__EXERCISE REQUIREMENTS__: Can all of these lines be returned exactly?

--------------------

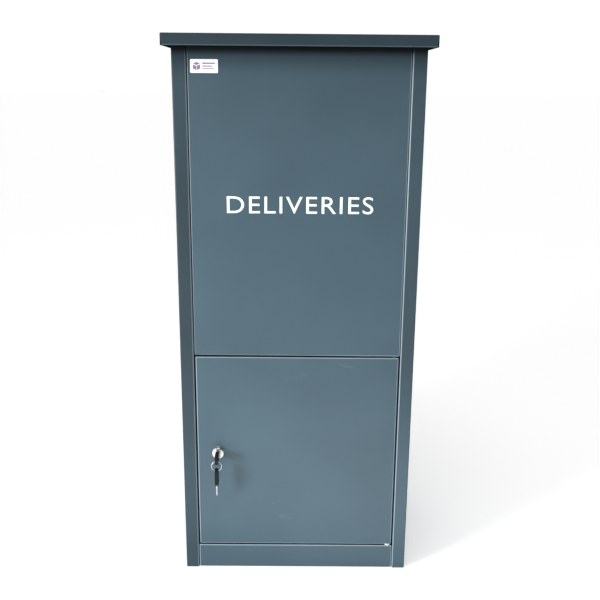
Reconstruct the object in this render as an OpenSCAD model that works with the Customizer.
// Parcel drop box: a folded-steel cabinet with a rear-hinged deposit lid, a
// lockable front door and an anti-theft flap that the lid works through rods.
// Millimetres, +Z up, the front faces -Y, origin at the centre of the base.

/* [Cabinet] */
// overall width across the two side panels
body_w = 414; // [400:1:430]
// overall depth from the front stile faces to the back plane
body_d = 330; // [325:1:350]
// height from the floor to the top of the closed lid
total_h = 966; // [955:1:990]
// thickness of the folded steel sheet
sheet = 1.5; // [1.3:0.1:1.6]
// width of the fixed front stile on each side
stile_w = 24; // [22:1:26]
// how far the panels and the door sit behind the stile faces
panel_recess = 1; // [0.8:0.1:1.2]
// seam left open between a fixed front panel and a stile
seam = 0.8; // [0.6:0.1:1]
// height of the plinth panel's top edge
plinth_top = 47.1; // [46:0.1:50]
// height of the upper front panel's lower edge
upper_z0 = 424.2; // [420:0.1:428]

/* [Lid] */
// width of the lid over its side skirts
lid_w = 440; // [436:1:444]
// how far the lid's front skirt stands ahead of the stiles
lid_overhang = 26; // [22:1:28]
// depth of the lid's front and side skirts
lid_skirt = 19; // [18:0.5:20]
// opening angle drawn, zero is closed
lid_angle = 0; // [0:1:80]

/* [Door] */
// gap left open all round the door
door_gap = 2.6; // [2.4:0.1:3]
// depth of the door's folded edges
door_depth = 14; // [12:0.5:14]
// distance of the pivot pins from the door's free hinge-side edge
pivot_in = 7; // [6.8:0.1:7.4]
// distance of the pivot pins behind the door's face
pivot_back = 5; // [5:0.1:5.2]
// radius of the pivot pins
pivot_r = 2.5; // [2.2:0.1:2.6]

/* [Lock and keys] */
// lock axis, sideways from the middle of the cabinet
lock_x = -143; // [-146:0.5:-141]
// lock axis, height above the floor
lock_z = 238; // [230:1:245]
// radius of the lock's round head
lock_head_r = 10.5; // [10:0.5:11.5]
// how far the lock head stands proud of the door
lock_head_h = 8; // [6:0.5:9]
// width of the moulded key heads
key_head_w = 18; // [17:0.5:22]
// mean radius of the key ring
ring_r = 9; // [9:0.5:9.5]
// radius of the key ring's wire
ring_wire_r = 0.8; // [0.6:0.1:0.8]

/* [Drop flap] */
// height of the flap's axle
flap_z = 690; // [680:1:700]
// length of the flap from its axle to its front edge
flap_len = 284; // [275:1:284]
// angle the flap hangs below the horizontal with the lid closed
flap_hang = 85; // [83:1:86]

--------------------

__THE RESULT__:
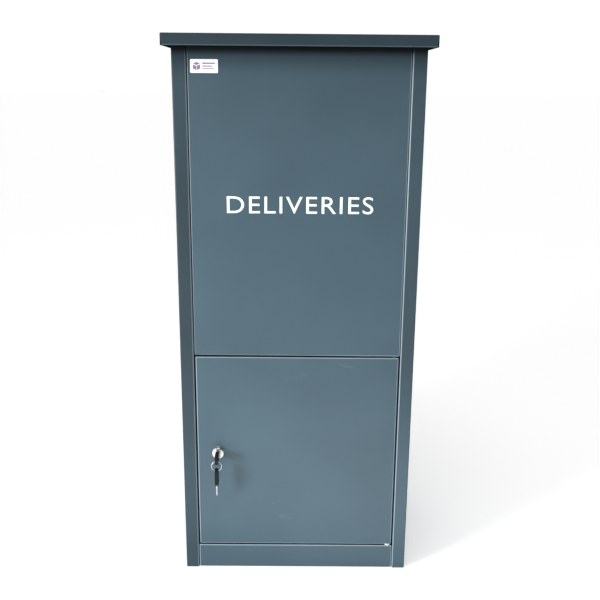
Reconstruct the object in this render as an OpenSCAD model that works with the Customizer.
// Parcel drop box: a folded-steel cabinet with a rear-hinged deposit lid, a
// lockable front door and an anti-theft flap that the lid works through rods.
// Millimetres, +Z up, the front faces -Y, origin at the centre of the base.

/* [Cabinet] */
// overall width across the two side panels
body_w = 414; // [400:1:430]
// overall depth from the front stile faces to the back plane
body_d = 330; // [325:1:350]
// height from the floor to the top of the closed lid
total_h = 966; // [955:1:990]
// thickness of the folded steel sheet
sheet = 1.5; // [1.3:0.1:1.6]
// width of the fixed front stile on each side
stile_w = 24; // [22:1:26]
// how far the panels and the door sit behind the stile faces
panel_recess = 1; // [0.8:0.1:1.2]
// seam left open between a fixed front panel and a stile
seam = 0.8; // [0.6:0.1:1]
// height of the plinth panel's top edge
plinth_top = 47.1; // [46:0.1:50]
// height of the upper front panel's lower edge
upper_z0 = 424.2; // [420:0.1:428]

/* [Lid] */
// width of the lid over its side skirts
lid_w = 440; // [436:1:444]
// how far the lid's front skirt stands ahead of the stiles
lid_overhang = 26; // [22:1:28]
// depth of the lid's front and side skirts
lid_skirt = 19; // [18:0.5:20]
// opening angle drawn, zero is closed
lid_angle = 0; // [0:1:80]

/* [Door] */
// gap left open all round the door
door_gap = 2.6; // [2.4:0.1:3]
// depth of the door's folded edges
door_depth = 14; // [12:0.5:14]
// distance of the pivot pins from the door's free hinge-side edge
pivot_in = 7; // [6.8:0.1:7.4]
// distance of the pivot pins behind the door's face
pivot_back = 5; // [5:0.1:5.2]
// radius of the pivot pins
pivot_r = 2.5; // [2.2:0.1:2.6]

/* [Lock and keys] */
// lock axis, sideways from the middle of the cabinet
lock_x = -143; // [-146:0.5:-141]
// lock axis, height above the floor
lock_z = 238; // [230:1:245]
// radius of the lock's round head
lock_head_r = 10.5; // [10:0.5:11.5]
// how far the lock head stands proud of the door
lock_head_h = 8; // [6:0.5:9]
// width of the moulded key heads
key_head_w = 18; // [17:0.5:22]
// mean radius of the key ring
ring_r = 9; // [9:0.5:9.5]
// radius of the key ring's wire
ring_wire_r = 0.8; // [0.6:0.1:0.8]

/* [Drop flap] */
// height of the flap's axle
flap_z = 690; // [680:1:700]
// length of the flap from its axle to its front edge
flap_len = 284; // [275:1:284]
// angle the flap hangs below the horizontal with the lid closed
flap_hang = 85; // [83:1:86]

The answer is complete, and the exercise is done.